__REQUIRED TASK__
Look below and pull out each line with the word "that".

__Items from a dataset__
▼

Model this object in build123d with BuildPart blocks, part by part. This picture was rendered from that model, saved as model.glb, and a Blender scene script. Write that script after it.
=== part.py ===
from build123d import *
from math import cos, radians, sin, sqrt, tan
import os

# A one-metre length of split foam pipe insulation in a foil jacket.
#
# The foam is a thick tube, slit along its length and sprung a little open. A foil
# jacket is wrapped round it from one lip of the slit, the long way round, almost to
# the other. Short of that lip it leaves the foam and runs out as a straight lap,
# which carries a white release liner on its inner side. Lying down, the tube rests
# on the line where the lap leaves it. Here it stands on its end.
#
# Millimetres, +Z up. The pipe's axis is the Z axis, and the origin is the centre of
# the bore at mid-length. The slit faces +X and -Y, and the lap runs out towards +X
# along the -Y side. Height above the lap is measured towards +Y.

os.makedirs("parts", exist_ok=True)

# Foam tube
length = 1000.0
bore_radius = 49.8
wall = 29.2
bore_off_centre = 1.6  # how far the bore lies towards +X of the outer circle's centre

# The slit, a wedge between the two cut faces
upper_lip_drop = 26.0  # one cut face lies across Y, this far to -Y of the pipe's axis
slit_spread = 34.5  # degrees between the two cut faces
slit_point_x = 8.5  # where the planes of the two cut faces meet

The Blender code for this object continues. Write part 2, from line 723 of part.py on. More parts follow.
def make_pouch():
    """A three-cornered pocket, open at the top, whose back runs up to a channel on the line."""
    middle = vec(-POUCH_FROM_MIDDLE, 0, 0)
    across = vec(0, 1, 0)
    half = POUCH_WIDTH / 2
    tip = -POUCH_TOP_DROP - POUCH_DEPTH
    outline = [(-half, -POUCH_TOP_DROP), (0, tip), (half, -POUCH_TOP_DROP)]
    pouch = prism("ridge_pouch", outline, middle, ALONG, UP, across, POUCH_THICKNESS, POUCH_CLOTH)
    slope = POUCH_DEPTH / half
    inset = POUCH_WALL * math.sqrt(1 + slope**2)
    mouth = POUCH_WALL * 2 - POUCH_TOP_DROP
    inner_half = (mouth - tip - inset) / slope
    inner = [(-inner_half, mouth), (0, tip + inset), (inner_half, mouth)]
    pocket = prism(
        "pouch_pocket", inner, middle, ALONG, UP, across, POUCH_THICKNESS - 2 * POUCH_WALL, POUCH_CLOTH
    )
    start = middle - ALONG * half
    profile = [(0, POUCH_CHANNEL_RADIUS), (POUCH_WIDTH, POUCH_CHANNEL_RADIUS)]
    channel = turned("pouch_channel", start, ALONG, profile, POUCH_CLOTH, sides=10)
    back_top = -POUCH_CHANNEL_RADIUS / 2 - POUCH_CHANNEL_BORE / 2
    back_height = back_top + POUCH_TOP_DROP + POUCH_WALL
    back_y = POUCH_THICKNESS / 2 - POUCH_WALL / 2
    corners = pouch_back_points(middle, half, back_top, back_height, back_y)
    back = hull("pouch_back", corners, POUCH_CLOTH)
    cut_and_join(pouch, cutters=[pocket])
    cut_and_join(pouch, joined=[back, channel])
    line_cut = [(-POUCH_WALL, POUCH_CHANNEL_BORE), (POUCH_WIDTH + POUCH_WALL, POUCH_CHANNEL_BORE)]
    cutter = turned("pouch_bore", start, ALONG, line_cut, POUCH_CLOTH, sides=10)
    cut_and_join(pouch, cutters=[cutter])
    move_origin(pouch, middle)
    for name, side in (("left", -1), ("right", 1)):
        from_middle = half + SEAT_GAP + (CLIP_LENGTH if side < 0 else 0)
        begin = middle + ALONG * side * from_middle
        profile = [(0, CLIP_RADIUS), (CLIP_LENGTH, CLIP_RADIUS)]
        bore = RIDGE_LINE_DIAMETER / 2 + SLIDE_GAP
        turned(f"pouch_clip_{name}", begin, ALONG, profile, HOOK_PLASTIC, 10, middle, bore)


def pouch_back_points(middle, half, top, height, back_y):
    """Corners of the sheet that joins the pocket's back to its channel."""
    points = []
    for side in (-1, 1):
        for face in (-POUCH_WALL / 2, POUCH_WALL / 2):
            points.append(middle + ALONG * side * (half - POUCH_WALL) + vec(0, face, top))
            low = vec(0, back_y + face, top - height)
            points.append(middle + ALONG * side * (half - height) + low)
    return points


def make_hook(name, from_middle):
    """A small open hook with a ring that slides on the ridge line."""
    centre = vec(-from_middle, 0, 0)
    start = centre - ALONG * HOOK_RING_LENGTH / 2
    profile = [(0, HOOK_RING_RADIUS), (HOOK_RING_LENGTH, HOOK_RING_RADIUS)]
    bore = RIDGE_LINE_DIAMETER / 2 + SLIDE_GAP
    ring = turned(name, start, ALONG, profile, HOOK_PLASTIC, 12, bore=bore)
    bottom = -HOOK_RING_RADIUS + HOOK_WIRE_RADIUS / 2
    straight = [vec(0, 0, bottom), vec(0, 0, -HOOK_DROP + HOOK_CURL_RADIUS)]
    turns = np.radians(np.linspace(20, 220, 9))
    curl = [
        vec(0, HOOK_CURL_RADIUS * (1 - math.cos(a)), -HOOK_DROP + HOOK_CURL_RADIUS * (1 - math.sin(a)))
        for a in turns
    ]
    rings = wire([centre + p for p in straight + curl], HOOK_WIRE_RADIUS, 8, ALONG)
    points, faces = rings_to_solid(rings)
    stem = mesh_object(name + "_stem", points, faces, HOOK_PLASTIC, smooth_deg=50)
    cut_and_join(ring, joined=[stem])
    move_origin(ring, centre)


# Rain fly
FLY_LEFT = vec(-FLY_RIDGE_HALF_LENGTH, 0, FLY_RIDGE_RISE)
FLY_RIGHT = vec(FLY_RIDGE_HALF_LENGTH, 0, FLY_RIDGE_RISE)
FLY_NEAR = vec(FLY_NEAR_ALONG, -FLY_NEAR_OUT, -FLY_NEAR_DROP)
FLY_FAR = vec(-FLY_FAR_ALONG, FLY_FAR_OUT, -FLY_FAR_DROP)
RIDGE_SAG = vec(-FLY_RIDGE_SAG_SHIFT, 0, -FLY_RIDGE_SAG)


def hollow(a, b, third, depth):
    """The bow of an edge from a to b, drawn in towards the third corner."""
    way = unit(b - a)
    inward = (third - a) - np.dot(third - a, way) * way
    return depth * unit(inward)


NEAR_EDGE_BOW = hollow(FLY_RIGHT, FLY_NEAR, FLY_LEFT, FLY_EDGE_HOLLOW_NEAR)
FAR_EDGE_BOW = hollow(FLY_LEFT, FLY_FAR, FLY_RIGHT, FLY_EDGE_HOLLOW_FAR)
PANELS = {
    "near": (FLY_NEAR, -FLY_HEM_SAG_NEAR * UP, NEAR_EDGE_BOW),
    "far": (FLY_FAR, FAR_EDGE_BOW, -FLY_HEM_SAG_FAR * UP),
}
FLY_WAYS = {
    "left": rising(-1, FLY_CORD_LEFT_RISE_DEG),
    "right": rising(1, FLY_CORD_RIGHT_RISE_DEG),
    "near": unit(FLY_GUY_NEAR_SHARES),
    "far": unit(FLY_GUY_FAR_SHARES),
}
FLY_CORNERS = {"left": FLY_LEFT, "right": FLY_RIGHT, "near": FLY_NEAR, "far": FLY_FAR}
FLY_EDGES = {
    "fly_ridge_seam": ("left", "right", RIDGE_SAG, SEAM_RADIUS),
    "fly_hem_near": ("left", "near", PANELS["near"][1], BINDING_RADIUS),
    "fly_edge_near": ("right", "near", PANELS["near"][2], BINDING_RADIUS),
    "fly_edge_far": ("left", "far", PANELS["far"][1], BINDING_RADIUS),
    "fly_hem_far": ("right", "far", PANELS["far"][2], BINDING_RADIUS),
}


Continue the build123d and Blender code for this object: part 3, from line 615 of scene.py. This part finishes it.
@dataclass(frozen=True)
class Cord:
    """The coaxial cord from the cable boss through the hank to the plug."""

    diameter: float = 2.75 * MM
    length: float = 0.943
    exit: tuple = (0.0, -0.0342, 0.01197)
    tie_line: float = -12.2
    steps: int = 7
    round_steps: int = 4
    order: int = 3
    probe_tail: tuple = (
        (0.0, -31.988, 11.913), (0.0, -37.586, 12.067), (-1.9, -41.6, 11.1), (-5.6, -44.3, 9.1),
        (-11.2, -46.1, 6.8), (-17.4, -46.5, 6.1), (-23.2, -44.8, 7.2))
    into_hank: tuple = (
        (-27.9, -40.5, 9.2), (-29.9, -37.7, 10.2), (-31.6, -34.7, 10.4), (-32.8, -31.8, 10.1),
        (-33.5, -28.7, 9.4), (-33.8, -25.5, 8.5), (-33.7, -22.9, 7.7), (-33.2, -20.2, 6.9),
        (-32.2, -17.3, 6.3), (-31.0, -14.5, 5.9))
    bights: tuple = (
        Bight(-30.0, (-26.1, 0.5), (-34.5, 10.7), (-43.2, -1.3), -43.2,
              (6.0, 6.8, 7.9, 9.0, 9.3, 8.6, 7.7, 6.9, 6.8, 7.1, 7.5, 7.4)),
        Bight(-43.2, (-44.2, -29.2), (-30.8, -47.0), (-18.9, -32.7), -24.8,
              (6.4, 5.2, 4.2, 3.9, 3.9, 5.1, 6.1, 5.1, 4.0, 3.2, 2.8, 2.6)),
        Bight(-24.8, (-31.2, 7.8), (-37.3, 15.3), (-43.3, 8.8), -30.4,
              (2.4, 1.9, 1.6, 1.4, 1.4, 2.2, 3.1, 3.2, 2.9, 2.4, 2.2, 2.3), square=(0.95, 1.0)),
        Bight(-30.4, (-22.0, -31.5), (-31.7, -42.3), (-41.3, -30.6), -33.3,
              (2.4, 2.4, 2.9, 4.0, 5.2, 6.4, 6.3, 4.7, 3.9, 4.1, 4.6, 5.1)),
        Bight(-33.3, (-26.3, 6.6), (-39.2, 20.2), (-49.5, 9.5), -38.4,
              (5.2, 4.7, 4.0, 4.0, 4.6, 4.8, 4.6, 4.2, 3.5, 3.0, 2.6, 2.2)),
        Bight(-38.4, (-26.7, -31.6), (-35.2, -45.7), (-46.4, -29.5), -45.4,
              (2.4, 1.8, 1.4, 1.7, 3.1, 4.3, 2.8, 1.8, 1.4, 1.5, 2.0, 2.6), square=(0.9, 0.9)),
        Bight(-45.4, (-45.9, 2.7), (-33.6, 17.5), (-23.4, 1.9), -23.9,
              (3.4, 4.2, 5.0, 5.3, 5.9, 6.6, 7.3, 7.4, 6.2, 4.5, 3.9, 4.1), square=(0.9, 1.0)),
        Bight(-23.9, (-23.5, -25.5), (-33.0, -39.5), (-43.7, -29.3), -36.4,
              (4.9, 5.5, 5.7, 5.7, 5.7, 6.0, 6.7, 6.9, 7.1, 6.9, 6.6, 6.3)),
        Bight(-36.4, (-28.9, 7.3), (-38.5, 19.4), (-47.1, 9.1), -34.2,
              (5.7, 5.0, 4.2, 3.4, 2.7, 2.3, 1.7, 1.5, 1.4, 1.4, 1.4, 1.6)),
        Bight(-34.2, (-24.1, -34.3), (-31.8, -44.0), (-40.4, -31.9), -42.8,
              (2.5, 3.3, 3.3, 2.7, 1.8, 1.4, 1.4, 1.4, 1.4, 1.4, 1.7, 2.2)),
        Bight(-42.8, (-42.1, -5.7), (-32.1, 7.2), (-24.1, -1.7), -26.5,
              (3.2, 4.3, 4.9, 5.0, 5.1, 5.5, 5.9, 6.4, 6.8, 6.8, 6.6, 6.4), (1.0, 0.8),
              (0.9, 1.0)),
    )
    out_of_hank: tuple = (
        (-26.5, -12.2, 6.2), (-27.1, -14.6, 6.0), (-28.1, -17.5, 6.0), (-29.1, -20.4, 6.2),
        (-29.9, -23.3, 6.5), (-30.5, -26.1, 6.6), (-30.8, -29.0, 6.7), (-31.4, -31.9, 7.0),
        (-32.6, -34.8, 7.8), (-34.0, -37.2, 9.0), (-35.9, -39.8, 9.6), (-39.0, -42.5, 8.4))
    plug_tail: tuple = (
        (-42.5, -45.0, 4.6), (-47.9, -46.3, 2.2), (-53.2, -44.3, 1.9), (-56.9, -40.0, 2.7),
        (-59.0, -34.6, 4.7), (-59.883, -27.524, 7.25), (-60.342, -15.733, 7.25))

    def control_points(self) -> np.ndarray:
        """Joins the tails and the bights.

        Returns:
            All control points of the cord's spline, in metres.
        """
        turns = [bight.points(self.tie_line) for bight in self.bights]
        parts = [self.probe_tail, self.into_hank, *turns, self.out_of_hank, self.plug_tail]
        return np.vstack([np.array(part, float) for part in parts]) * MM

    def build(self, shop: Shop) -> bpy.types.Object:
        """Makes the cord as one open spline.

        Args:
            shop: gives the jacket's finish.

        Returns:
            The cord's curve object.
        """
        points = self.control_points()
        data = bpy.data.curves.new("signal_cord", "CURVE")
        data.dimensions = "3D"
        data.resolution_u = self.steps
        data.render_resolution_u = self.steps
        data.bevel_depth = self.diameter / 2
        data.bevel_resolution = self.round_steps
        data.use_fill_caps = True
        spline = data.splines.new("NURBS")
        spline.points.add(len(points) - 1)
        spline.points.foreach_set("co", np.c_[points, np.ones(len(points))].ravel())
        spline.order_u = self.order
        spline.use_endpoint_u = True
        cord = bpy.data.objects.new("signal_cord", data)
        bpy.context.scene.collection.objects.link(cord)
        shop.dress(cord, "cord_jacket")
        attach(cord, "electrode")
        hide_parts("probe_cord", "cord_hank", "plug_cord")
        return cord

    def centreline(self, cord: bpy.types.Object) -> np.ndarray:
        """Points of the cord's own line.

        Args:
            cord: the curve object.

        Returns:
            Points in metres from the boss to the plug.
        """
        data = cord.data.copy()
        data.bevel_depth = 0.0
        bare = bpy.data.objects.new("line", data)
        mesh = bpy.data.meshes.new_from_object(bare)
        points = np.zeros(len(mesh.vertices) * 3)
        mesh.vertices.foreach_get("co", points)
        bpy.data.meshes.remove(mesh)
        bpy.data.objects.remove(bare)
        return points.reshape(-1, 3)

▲

__TASK RESULT__
Model this object in build123d with BuildPart blocks, part by part. This picture was rendered from that model, saved as model.glb, and a Blender scene script. Write that script after it.
# the other. Short of that lip it leaves the foam and runs out as a straight lap,
    """Corners of the sheet that joins the pocket's back to its channel."""
    """A small open hook with a ring that slides on the ridge line."""